Records from a collection
....................

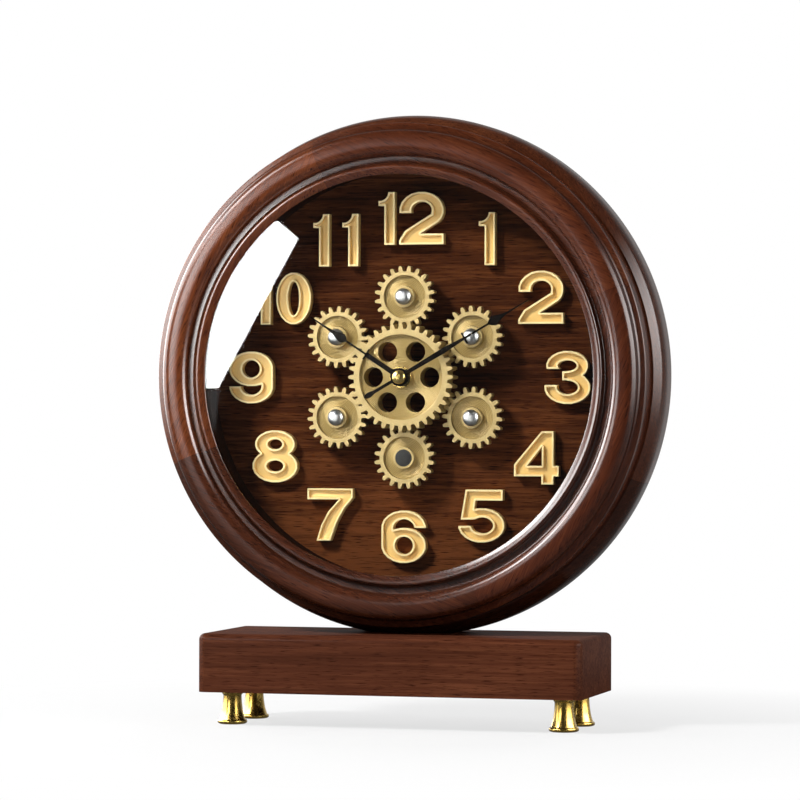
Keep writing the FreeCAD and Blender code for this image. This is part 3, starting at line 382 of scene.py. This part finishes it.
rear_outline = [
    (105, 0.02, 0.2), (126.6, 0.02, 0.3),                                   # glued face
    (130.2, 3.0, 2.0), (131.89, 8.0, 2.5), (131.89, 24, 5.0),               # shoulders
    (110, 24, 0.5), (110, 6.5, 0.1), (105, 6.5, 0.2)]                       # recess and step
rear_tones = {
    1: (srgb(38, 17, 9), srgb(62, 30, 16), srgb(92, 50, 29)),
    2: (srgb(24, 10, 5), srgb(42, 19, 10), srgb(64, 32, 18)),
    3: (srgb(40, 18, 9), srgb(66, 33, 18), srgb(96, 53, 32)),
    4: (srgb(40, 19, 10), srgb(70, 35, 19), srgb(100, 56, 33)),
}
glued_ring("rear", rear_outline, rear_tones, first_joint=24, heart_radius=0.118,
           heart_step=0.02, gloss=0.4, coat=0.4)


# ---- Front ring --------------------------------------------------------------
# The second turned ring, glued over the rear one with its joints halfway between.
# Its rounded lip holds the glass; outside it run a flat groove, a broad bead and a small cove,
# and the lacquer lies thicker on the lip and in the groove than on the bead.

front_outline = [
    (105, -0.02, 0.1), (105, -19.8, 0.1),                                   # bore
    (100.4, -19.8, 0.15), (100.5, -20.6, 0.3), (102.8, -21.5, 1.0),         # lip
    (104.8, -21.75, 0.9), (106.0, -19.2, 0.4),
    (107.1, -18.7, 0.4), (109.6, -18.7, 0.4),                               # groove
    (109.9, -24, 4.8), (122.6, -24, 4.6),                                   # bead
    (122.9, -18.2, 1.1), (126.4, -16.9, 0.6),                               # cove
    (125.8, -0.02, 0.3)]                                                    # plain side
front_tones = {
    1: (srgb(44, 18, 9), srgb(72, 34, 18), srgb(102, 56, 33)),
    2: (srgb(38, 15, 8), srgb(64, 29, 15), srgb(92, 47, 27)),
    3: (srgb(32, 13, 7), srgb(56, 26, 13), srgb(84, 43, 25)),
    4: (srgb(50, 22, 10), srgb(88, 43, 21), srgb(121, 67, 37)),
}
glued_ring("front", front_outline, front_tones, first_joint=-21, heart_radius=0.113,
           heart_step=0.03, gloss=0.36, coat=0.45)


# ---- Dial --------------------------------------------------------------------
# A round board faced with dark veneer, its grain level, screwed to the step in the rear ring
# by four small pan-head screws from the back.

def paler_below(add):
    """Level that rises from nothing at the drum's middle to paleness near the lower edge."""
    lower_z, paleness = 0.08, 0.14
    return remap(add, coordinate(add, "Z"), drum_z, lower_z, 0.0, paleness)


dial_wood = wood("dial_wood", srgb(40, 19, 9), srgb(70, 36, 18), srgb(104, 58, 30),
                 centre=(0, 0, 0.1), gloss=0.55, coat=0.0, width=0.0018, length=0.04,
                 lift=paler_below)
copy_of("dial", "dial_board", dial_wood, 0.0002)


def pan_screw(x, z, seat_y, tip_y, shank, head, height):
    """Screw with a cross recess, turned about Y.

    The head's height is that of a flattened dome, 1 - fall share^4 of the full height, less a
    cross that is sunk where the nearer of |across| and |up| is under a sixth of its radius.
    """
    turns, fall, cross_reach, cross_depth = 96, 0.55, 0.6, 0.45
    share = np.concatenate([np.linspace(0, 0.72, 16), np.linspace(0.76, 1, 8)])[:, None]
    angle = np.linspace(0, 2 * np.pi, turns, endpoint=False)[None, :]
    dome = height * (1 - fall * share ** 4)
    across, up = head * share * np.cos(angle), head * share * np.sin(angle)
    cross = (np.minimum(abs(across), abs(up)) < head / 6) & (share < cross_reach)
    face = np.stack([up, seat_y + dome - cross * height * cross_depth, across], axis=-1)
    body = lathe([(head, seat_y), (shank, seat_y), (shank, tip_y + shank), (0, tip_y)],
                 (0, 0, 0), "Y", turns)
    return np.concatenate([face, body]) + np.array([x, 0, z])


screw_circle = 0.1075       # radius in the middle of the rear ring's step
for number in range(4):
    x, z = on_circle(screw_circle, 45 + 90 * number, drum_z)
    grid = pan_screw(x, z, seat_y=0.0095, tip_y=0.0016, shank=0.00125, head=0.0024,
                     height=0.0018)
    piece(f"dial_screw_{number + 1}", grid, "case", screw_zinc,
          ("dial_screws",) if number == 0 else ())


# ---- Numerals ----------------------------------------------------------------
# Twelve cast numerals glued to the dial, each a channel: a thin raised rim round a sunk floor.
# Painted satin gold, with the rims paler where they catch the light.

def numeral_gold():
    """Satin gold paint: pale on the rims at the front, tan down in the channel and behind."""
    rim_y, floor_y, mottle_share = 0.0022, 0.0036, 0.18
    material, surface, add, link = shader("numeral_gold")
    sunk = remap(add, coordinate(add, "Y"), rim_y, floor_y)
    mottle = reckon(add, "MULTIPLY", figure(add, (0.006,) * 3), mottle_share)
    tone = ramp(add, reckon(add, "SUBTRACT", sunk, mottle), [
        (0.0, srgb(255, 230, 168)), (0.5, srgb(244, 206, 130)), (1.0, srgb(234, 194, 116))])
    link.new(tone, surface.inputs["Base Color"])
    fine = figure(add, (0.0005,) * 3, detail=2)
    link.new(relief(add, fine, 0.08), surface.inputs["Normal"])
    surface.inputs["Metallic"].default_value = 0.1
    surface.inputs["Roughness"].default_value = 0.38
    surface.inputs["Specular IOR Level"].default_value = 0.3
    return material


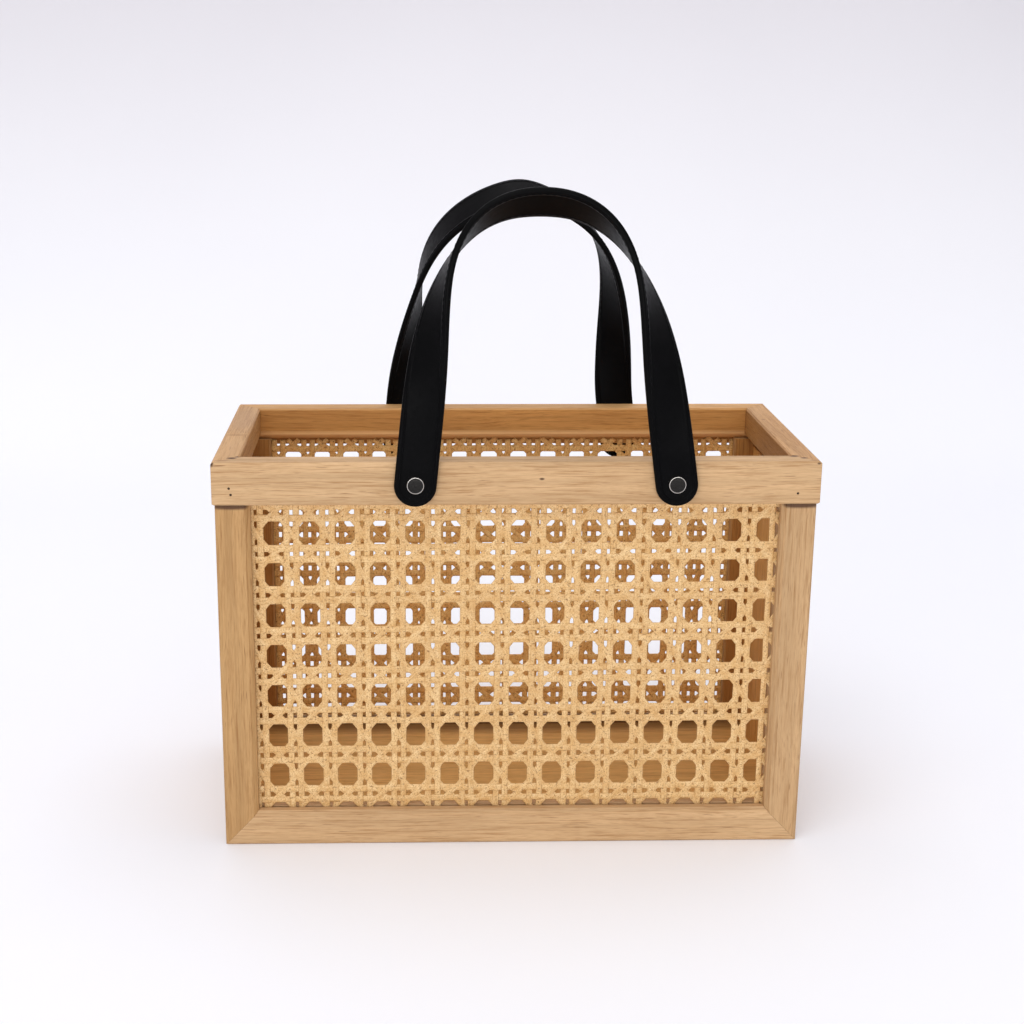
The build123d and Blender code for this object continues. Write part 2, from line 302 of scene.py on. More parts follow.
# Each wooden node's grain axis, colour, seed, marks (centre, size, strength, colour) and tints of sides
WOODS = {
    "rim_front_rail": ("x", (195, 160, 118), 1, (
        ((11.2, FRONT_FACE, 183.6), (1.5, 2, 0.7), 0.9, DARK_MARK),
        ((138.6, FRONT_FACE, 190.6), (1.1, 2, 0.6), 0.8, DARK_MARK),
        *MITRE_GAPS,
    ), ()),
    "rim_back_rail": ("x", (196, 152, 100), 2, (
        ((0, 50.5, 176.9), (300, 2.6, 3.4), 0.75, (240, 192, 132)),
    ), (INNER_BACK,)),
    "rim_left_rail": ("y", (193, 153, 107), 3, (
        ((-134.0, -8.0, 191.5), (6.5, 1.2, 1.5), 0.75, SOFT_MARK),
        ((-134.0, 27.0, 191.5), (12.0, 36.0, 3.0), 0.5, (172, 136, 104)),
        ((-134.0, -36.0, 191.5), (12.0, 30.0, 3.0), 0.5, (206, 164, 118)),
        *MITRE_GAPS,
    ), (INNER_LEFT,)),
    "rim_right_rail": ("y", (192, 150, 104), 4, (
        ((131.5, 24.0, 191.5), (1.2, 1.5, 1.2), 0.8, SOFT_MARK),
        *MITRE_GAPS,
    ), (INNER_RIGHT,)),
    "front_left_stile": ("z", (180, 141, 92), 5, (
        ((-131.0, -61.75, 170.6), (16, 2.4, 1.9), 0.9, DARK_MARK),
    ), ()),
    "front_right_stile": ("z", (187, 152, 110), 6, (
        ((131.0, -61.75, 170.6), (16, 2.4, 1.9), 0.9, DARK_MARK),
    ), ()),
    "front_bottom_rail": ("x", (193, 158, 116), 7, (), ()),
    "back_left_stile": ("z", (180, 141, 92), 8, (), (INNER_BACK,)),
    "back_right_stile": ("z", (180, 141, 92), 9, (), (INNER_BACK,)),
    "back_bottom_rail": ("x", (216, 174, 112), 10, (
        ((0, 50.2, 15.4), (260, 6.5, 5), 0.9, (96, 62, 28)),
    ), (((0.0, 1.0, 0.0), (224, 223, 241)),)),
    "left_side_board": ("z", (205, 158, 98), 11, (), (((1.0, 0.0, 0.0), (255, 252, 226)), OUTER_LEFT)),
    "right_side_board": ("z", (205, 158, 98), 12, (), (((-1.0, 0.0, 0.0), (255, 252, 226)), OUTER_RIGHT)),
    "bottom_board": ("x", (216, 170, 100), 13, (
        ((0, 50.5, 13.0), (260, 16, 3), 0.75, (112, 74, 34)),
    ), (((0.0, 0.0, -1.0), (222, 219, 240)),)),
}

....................

● **Instruction**:
Begin at the first line of the records above and quote every line verbatim through the one that contains "heart_step=0.02, gloss=0.4, coat=0.4)".

● **Result**:
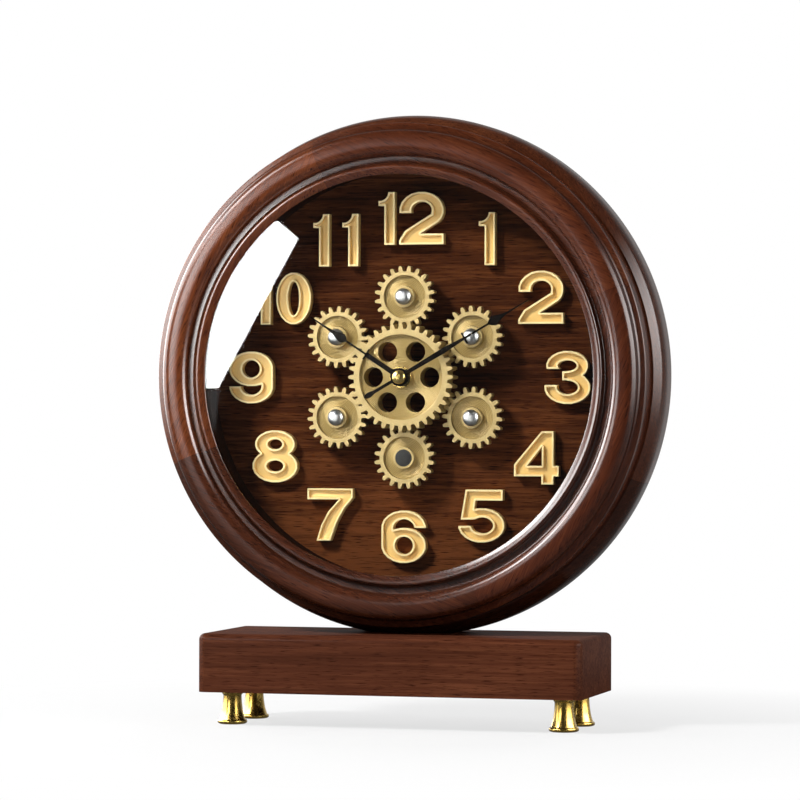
Keep writing the FreeCAD and Blender code for this image. This is part 3, starting at line 382 of scene.py. This part finishes it.
rear_outline = [
    (105, 0.02, 0.2), (126.6, 0.02, 0.3),                                   # glued face
    (130.2, 3.0, 2.0), (131.89, 8.0, 2.5), (131.89, 24, 5.0),               # shoulders
    (110, 24, 0.5), (110, 6.5, 0.1), (105, 6.5, 0.2)]                       # recess and step
rear_tones = {
    1: (srgb(38, 17, 9), srgb(62, 30, 16), srgb(92, 50, 29)),
    2: (srgb(24, 10, 5), srgb(42, 19, 10), srgb(64, 32, 18)),
    3: (srgb(40, 18, 9), srgb(66, 33, 18), srgb(96, 53, 32)),
    4: (srgb(40, 19, 10), srgb(70, 35, 19), srgb(100, 56, 33)),
}
glued_ring("rear", rear_outline, rear_tones, first_joint=24, heart_radius=0.118,
           heart_step=0.02, gloss=0.4, coat=0.4)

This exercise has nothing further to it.